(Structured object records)
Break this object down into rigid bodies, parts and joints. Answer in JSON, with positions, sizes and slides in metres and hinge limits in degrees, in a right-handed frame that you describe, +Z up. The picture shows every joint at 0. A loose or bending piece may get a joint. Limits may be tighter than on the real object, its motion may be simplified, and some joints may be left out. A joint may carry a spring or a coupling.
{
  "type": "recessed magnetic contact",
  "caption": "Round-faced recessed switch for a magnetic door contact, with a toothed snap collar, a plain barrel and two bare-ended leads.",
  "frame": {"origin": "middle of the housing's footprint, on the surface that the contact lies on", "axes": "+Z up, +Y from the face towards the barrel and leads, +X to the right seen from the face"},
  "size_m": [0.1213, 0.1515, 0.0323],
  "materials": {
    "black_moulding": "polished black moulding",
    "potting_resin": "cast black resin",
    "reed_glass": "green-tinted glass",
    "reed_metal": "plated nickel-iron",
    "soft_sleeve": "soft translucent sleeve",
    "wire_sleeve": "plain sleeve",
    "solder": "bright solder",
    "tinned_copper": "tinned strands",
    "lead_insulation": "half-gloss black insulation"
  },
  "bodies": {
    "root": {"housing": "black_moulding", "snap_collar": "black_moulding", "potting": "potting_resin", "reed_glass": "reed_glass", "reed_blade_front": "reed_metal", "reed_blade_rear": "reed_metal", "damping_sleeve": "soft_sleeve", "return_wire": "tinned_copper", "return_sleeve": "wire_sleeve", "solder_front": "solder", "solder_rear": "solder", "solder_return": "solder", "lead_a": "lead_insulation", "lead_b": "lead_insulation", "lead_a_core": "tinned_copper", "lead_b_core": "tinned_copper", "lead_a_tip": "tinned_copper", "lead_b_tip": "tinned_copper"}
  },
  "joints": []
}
--
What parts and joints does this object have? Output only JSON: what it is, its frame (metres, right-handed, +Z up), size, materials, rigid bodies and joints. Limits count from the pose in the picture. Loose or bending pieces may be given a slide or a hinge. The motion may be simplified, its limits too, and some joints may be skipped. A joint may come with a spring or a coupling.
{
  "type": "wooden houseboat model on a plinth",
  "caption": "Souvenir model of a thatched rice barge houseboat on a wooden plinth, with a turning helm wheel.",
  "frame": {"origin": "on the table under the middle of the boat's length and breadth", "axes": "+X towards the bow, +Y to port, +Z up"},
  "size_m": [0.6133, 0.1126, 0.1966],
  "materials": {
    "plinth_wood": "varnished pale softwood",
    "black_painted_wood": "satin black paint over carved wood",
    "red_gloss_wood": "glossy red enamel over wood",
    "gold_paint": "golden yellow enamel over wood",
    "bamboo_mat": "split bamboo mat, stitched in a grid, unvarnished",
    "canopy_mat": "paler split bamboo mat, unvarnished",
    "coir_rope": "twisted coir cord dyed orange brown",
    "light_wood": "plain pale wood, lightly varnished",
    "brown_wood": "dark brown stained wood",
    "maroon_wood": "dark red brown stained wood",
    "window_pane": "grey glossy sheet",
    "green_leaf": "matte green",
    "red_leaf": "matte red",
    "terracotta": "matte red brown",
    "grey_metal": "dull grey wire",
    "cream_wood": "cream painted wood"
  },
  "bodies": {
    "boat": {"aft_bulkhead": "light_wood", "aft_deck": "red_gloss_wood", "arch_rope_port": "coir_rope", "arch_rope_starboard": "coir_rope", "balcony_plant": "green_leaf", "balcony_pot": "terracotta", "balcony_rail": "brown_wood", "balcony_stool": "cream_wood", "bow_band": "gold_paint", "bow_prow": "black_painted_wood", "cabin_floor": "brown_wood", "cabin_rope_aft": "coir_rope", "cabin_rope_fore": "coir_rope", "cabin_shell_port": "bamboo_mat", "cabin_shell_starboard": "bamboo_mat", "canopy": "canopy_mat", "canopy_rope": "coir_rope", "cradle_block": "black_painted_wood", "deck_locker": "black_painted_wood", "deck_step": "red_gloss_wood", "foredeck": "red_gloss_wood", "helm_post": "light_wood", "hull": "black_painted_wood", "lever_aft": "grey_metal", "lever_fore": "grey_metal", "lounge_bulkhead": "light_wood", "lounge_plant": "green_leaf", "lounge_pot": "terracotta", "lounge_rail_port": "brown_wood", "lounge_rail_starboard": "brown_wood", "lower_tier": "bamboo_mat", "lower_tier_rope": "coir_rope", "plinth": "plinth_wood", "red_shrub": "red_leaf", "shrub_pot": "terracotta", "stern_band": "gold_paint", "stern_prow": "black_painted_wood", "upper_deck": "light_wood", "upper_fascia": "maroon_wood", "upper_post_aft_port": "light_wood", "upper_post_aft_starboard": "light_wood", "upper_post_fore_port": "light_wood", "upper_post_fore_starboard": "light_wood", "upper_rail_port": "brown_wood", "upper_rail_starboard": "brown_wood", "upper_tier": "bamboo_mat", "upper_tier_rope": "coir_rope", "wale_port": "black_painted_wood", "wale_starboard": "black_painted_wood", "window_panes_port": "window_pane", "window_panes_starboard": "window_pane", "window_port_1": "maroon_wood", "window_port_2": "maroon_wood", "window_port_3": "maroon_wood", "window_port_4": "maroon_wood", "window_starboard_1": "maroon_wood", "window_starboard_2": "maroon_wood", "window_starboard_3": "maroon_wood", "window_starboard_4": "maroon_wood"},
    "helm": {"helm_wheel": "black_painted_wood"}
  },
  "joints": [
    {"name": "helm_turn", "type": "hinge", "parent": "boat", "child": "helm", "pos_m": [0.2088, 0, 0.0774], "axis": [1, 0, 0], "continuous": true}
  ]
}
...
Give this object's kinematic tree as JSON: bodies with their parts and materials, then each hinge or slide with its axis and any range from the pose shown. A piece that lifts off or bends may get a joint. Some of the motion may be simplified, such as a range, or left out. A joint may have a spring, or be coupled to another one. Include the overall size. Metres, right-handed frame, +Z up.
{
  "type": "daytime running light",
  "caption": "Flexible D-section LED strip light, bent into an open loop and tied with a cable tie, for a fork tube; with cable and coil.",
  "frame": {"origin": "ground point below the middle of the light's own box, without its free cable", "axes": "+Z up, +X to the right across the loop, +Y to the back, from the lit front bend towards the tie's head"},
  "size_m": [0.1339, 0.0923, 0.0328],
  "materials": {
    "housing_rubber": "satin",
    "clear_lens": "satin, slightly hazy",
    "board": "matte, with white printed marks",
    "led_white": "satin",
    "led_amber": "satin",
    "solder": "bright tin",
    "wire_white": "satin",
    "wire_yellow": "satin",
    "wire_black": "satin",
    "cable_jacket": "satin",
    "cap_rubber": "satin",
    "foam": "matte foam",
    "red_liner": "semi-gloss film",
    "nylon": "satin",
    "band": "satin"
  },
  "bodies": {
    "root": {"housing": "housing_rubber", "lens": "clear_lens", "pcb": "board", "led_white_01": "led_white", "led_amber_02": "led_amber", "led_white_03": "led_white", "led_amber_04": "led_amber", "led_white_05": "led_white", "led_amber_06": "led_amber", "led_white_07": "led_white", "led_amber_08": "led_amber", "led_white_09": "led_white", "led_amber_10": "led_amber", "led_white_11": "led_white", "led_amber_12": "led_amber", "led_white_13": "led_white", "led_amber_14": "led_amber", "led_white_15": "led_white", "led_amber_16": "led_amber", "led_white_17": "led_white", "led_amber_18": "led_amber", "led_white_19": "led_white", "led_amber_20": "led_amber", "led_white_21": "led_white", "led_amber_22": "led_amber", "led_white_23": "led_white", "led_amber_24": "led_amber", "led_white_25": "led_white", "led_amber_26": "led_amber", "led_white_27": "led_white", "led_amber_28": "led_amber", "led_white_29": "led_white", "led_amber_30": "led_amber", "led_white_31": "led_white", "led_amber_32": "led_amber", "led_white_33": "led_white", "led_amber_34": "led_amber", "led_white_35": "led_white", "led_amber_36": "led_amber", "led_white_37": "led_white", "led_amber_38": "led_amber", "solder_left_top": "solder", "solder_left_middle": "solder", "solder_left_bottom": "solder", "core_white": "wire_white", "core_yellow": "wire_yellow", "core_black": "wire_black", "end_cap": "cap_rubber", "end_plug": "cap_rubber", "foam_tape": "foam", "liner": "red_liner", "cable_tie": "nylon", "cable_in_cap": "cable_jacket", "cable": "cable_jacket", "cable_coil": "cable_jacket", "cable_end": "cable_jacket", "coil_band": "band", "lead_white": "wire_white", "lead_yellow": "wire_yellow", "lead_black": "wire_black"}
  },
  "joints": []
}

*EXERCISE TASK*: Report how many lines of the entries hold the string "pose". Provide the number alone.

*CORRECT RESULT*: 2